**Task description**
Print the whole listing exactly.

______________________________

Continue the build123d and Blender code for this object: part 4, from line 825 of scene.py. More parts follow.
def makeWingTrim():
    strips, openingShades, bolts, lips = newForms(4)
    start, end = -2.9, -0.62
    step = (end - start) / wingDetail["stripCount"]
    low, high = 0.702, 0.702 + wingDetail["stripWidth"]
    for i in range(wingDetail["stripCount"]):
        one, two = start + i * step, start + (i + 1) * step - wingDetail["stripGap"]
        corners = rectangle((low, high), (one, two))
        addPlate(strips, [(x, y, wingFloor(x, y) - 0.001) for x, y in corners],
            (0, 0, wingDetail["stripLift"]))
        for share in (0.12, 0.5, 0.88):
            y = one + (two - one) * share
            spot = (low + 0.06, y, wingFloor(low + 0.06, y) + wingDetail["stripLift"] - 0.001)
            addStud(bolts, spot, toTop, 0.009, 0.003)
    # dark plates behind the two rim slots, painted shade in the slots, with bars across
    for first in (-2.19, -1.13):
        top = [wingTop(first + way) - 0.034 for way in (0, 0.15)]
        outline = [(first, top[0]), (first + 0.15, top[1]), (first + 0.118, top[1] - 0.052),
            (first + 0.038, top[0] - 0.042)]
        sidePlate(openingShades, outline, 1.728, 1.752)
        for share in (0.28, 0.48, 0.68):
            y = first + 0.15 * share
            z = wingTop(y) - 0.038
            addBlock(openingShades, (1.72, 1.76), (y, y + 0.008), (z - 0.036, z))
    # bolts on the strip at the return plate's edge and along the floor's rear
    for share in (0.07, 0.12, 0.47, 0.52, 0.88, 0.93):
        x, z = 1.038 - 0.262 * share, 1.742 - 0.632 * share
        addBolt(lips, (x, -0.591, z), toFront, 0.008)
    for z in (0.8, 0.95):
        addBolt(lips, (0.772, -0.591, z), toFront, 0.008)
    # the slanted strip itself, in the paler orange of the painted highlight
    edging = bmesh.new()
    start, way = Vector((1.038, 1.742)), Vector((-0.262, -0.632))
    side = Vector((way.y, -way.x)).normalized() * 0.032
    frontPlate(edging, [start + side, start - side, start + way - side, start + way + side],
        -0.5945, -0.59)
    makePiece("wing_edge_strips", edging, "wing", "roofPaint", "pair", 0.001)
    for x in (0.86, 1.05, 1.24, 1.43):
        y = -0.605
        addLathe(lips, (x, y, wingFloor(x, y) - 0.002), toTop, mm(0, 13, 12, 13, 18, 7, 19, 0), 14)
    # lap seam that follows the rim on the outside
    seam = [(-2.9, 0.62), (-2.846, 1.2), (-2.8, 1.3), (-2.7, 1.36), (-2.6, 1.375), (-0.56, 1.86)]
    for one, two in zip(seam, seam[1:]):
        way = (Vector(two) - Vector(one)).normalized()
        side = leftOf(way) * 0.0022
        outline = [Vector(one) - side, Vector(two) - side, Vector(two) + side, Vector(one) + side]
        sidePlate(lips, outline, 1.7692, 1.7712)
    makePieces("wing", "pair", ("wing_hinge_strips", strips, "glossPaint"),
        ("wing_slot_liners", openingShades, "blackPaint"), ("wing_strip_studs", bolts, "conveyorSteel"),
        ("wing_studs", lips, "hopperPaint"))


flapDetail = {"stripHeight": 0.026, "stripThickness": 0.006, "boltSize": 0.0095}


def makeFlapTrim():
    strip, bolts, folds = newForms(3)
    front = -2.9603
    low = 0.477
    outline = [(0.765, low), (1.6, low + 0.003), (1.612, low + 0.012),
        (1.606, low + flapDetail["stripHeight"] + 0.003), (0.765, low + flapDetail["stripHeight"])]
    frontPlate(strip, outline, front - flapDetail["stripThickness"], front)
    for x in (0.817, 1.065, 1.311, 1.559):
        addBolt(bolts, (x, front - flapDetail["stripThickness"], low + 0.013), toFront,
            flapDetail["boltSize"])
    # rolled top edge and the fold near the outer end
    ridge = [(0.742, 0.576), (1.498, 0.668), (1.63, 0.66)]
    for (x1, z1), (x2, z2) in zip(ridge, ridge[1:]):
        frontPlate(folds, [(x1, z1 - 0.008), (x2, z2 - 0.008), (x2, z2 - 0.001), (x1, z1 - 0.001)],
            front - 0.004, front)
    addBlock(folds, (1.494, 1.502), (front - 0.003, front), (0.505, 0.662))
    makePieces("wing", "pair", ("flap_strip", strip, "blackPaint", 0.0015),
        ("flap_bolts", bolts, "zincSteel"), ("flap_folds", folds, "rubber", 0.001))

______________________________

**Solution below**
Continue the build123d and Blender code for this object: part 4, from line 825 of scene.py. More parts follow.
def makeWingTrim():
    strips, openingShades, bolts, lips = newForms(4)
    start, end = -2.9, -0.62
    step = (end - start) / wingDetail["stripCount"]
    low, high = 0.702, 0.702 + wingDetail["stripWidth"]
    for i in range(wingDetail["stripCount"]):
        one, two = start + i * step, start + (i + 1) * step - wingDetail["stripGap"]
        corners = rectangle((low, high), (one, two))
        addPlate(strips, [(x, y, wingFloor(x, y) - 0.001) for x, y in corners],
            (0, 0, wingDetail["stripLift"]))
        for share in (0.12, 0.5, 0.88):
            y = one + (two - one) * share
            spot = (low + 0.06, y, wingFloor(low + 0.06, y) + wingDetail["stripLift"] - 0.001)
            addStud(bolts, spot, toTop, 0.009, 0.003)
    # dark plates behind the two rim slots, painted shade in the slots, with bars across
    for first in (-2.19, -1.13):
        top = [wingTop(first + way) - 0.034 for way in (0, 0.15)]
        outline = [(first, top[0]), (first + 0.15, top[1]), (first + 0.118, top[1] - 0.052),
            (first + 0.038, top[0] - 0.042)]
        sidePlate(openingShades, outline, 1.728, 1.752)
        for share in (0.28, 0.48, 0.68):
            y = first + 0.15 * share
            z = wingTop(y) - 0.038
            addBlock(openingShades, (1.72, 1.76), (y, y + 0.008), (z - 0.036, z))
    # bolts on the strip at the return plate's edge and along the floor's rear
    for share in (0.07, 0.12, 0.47, 0.52, 0.88, 0.93):
        x, z = 1.038 - 0.262 * share, 1.742 - 0.632 * share
        addBolt(lips, (x, -0.591, z), toFront, 0.008)
    for z in (0.8, 0.95):
        addBolt(lips, (0.772, -0.591, z), toFront, 0.008)
    # the slanted strip itself, in the paler orange of the painted highlight
    edging = bmesh.new()
    start, way = Vector((1.038, 1.742)), Vector((-0.262, -0.632))
    side = Vector((way.y, -way.x)).normalized() * 0.032
    frontPlate(edging, [start + side, start - side, start + way - side, start + way + side],
        -0.5945, -0.59)
    makePiece("wing_edge_strips", edging, "wing", "roofPaint", "pair", 0.001)
    for x in (0.86, 1.05, 1.24, 1.43):
        y = -0.605
        addLathe(lips, (x, y, wingFloor(x, y) - 0.002), toTop, mm(0, 13, 12, 13, 18, 7, 19, 0), 14)
    # lap seam that follows the rim on the outside
    seam = [(-2.9, 0.62), (-2.846, 1.2), (-2.8, 1.3), (-2.7, 1.36), (-2.6, 1.375), (-0.56, 1.86)]
    for one, two in zip(seam, seam[1:]):
        way = (Vector(two) - Vector(one)).normalized()
        side = leftOf(way) * 0.0022
        outline = [Vector(one) - side, Vector(two) - side, Vector(two) + side, Vector(one) + side]
        sidePlate(lips, outline, 1.7692, 1.7712)
    makePieces("wing", "pair", ("wing_hinge_strips", strips, "glossPaint"),
        ("wing_slot_liners", openingShades, "blackPaint"), ("wing_strip_studs", bolts, "conveyorSteel"),
        ("wing_studs", lips, "hopperPaint"))


flapDetail = {"stripHeight": 0.026, "stripThickness": 0.006, "boltSize": 0.0095}


def makeFlapTrim():
    strip, bolts, folds = newForms(3)
    front = -2.9603
    low = 0.477
    outline = [(0.765, low), (1.6, low + 0.003), (1.612, low + 0.012),
        (1.606, low + flapDetail["stripHeight"] + 0.003), (0.765, low + flapDetail["stripHeight"])]
    frontPlate(strip, outline, front - flapDetail["stripThickness"], front)
    for x in (0.817, 1.065, 1.311, 1.559):
        addBolt(bolts, (x, front - flapDetail["stripThickness"], low + 0.013), toFront,
            flapDetail["boltSize"])
    # rolled top edge and the fold near the outer end
    ridge = [(0.742, 0.576), (1.498, 0.668), (1.63, 0.66)]
    for (x1, z1), (x2, z2) in zip(ridge, ridge[1:]):
        frontPlate(folds, [(x1, z1 - 0.008), (x2, z2 - 0.008), (x2, z2 - 0.001), (x1, z1 - 0.001)],
            front - 0.004, front)
    addBlock(folds, (1.494, 1.502), (front - 0.003, front), (0.505, 0.662))
    makePieces("wing", "pair", ("flap_strip", strip, "blackPaint", 0.0015),
        ("flap_bolts", bolts, "zincSteel"), ("flap_folds", folds, "rubber", 0.001))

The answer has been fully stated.